Work to do: Write out the listing beneath this instruction in its entirety, exactly as it reads.

Entries provided:
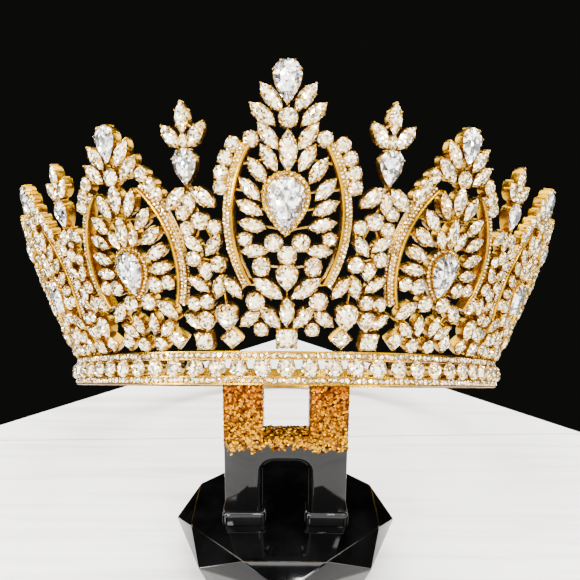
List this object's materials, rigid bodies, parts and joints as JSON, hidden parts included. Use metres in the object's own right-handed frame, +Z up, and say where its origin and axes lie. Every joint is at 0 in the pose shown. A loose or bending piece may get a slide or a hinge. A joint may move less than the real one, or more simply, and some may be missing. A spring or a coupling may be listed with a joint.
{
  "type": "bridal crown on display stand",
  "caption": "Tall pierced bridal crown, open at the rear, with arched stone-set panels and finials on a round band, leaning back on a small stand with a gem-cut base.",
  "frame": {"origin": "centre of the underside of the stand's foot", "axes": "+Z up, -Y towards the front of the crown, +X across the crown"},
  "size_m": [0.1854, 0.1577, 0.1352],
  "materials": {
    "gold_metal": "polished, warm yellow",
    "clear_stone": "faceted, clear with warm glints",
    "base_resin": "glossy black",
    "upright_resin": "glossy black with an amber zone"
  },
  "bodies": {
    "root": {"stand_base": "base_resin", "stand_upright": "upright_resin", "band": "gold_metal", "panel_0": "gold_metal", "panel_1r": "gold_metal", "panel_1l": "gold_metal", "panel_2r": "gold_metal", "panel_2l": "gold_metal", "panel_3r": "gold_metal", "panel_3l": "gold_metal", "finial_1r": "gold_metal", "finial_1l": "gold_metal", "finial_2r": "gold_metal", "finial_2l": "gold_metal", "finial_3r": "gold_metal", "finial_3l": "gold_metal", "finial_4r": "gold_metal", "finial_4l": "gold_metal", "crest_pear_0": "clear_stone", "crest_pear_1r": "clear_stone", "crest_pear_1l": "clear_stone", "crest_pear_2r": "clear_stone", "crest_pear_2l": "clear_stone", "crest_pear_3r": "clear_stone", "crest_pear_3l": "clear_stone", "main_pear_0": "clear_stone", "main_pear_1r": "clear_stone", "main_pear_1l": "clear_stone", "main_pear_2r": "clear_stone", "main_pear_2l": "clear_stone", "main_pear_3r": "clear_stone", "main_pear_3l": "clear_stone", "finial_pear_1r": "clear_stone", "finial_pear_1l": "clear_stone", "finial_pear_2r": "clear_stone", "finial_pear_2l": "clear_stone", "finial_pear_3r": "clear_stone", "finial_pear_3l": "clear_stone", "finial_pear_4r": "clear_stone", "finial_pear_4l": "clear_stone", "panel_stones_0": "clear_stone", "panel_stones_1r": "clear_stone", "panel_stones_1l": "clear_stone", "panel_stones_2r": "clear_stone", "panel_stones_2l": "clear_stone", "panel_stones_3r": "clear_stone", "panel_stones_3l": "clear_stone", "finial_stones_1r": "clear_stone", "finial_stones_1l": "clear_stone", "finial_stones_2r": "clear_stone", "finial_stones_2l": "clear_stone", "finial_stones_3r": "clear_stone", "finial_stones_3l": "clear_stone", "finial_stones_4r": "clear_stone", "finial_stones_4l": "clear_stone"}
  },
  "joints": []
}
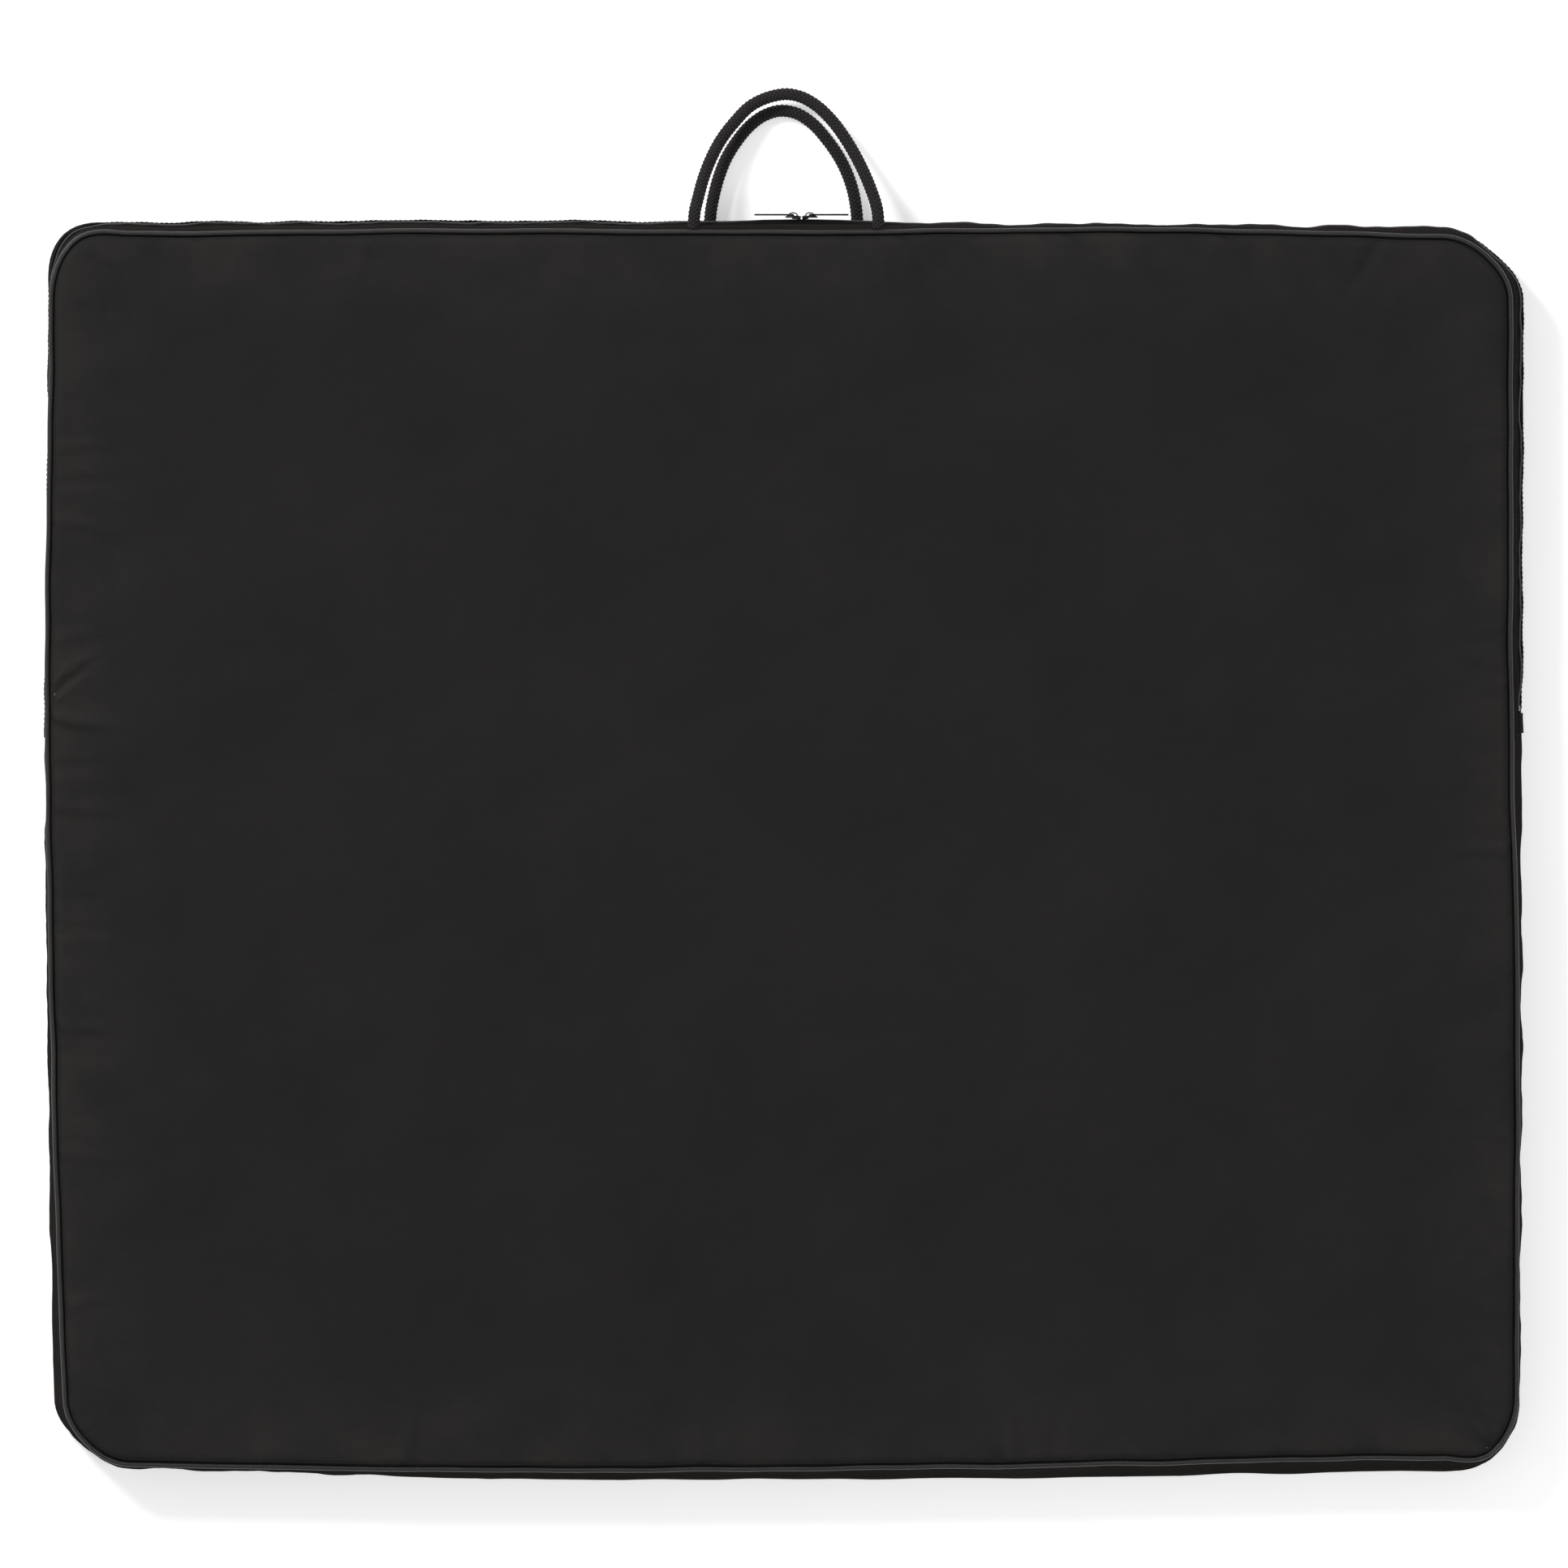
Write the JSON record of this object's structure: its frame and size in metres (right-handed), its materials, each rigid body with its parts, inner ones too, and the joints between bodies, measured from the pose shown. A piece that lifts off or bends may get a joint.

Output:
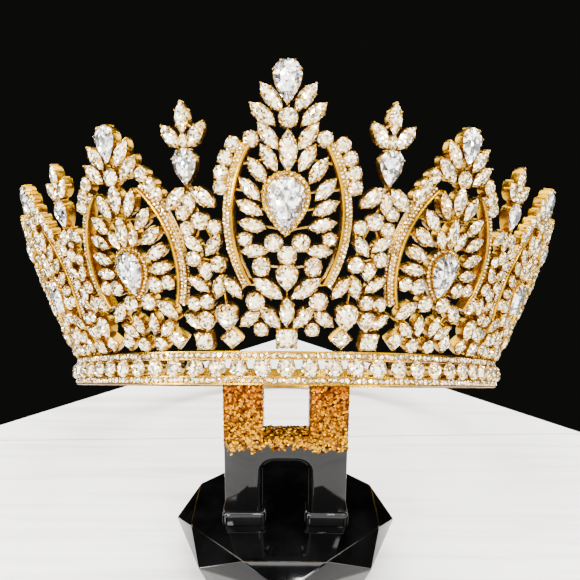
List this object's materials, rigid bodies, parts and joints as JSON, hidden parts included. Use metres in the object's own right-handed frame, +Z up, and say where its origin and axes lie. Every joint is at 0 in the pose shown. A loose or bending piece may get a slide or a hinge. A joint may move less than the real one, or more simply, and some may be missing. A spring or a coupling may be listed with a joint.
{
  "type": "bridal crown on display stand",
  "caption": "Tall pierced bridal crown, open at the rear, with arched stone-set panels and finials on a round band, leaning back on a small stand with a gem-cut base.",
  "frame": {"origin": "centre of the underside of the stand's foot", "axes": "+Z up, -Y towards the front of the crown, +X across the crown"},
  "size_m": [0.1854, 0.1577, 0.1352],
  "materials": {
    "gold_metal": "polished, warm yellow",
    "clear_stone": "faceted, clear with warm glints",
    "base_resin": "glossy black",
    "upright_resin": "glossy black with an amber zone"
  },
  "bodies": {
    "root": {"stand_base": "base_resin", "stand_upright": "upright_resin", "band": "gold_metal", "panel_0": "gold_metal", "panel_1r": "gold_metal", "panel_1l": "gold_metal", "panel_2r": "gold_metal", "panel_2l": "gold_metal", "panel_3r": "gold_metal", "panel_3l": "gold_metal", "finial_1r": "gold_metal", "finial_1l": "gold_metal", "finial_2r": "gold_metal", "finial_2l": "gold_metal", "finial_3r": "gold_metal", "finial_3l": "gold_metal", "finial_4r": "gold_metal", "finial_4l": "gold_metal", "crest_pear_0": "clear_stone", "crest_pear_1r": "clear_stone", "crest_pear_1l": "clear_stone", "crest_pear_2r": "clear_stone", "crest_pear_2l": "clear_stone", "crest_pear_3r": "clear_stone", "crest_pear_3l": "clear_stone", "main_pear_0": "clear_stone", "main_pear_1r": "clear_stone", "main_pear_1l": "clear_stone", "main_pear_2r": "clear_stone", "main_pear_2l": "clear_stone", "main_pear_3r": "clear_stone", "main_pear_3l": "clear_stone", "finial_pear_1r": "clear_stone", "finial_pear_1l": "clear_stone", "finial_pear_2r": "clear_stone", "finial_pear_2l": "clear_stone", "finial_pear_3r": "clear_stone", "finial_pear_3l": "clear_stone", "finial_pear_4r": "clear_stone", "finial_pear_4l": "clear_stone", "panel_stones_0": "clear_stone", "panel_stones_1r": "clear_stone", "panel_stones_1l": "clear_stone", "panel_stones_2r": "clear_stone", "panel_stones_2l": "clear_stone", "panel_stones_3r": "clear_stone", "panel_stones_3l": "clear_stone", "finial_stones_1r": "clear_stone", "finial_stones_1l": "clear_stone", "finial_stones_2r": "clear_stone", "finial_stones_2l": "clear_stone", "finial_stones_3r": "clear_stone", "finial_stones_3l": "clear_stone", "finial_stones_4r": "clear_stone", "finial_stones_4l": "clear_stone"}
  },
  "joints": []
}
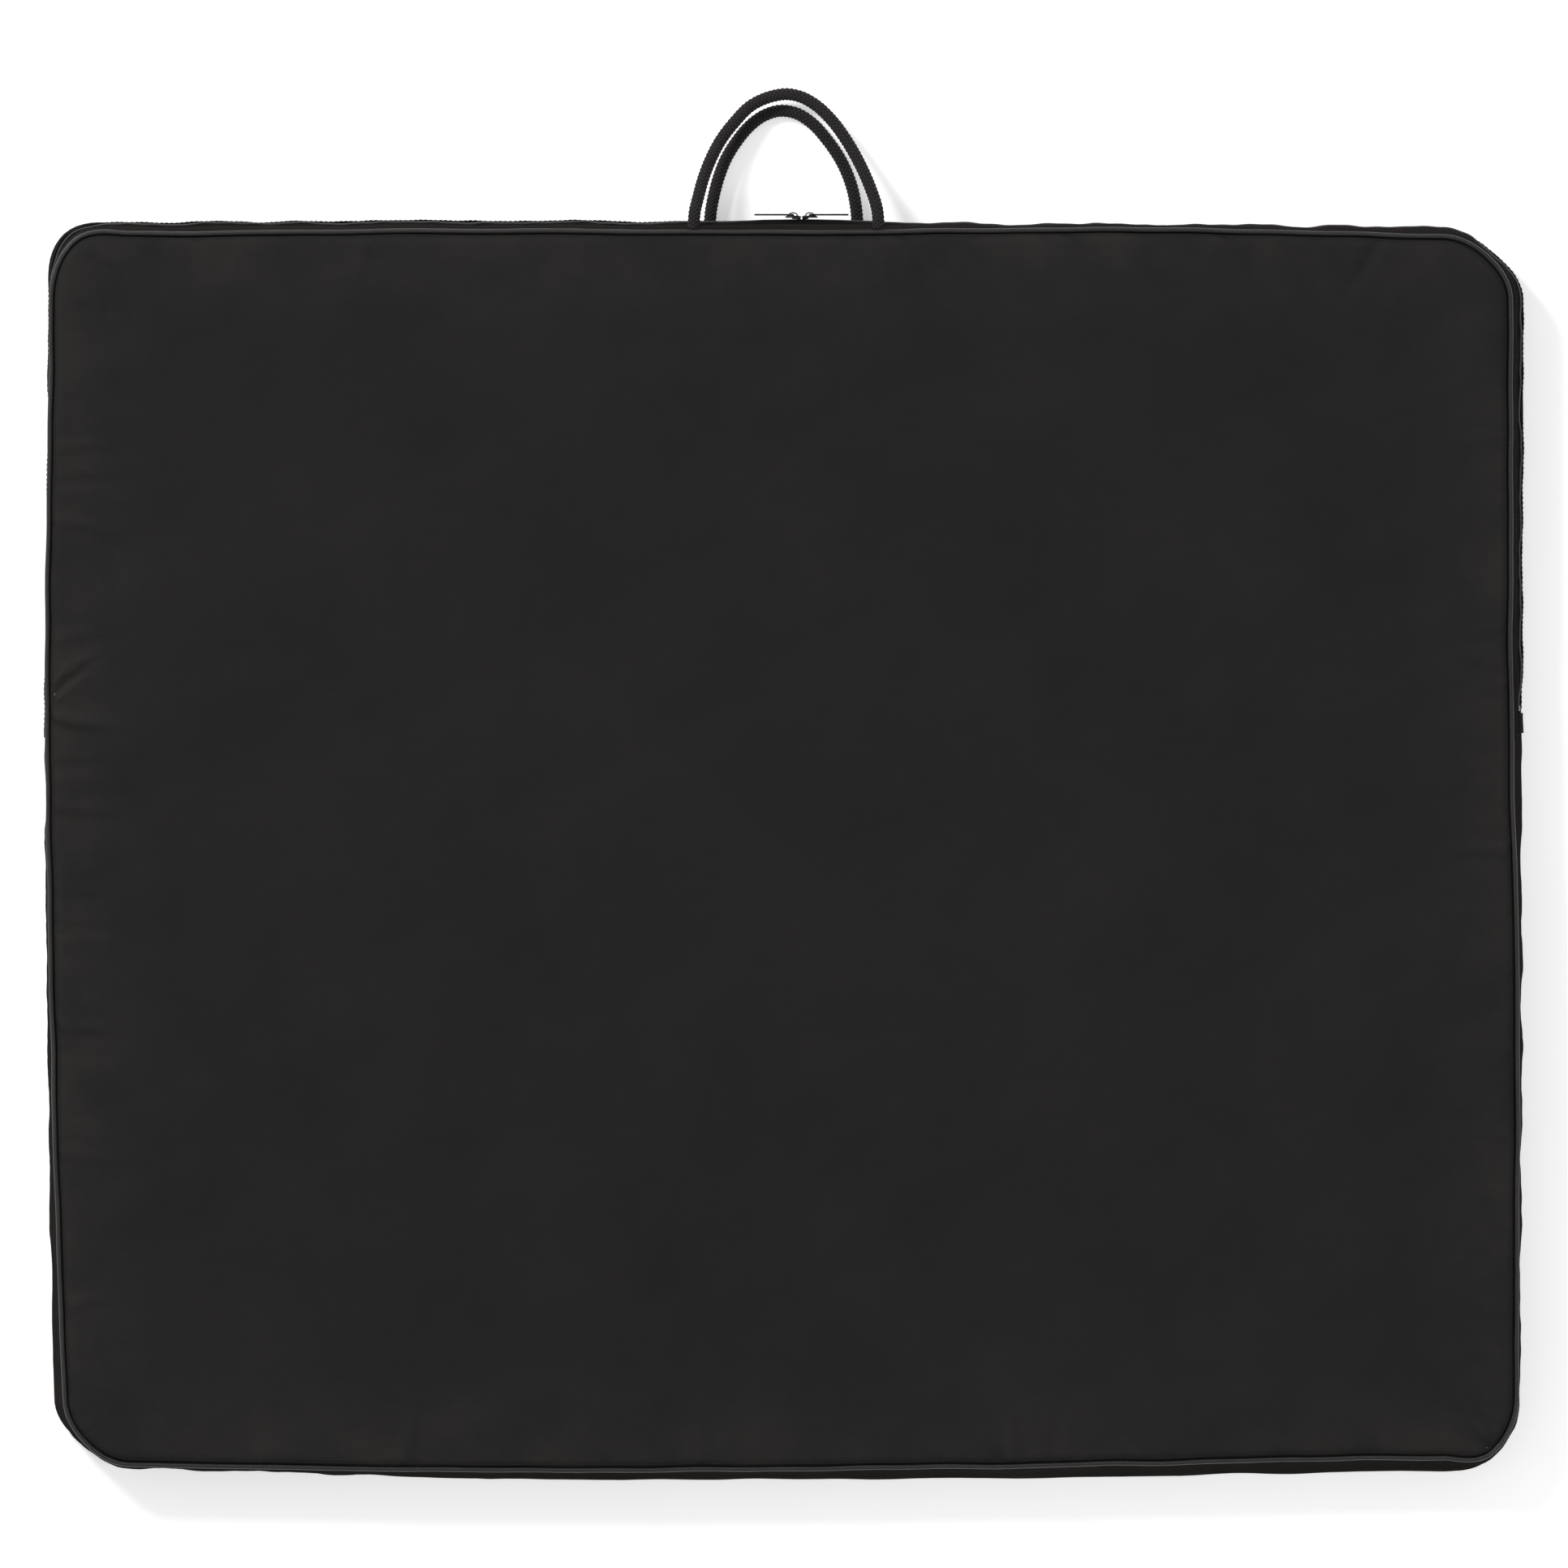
Write the JSON record of this object's structure: its frame and size in metres (right-handed), its materials, each rigid body with its parts, inner ones too, and the joints between bodies, measured from the pose shown. A piece that lifts off or bends may get a joint.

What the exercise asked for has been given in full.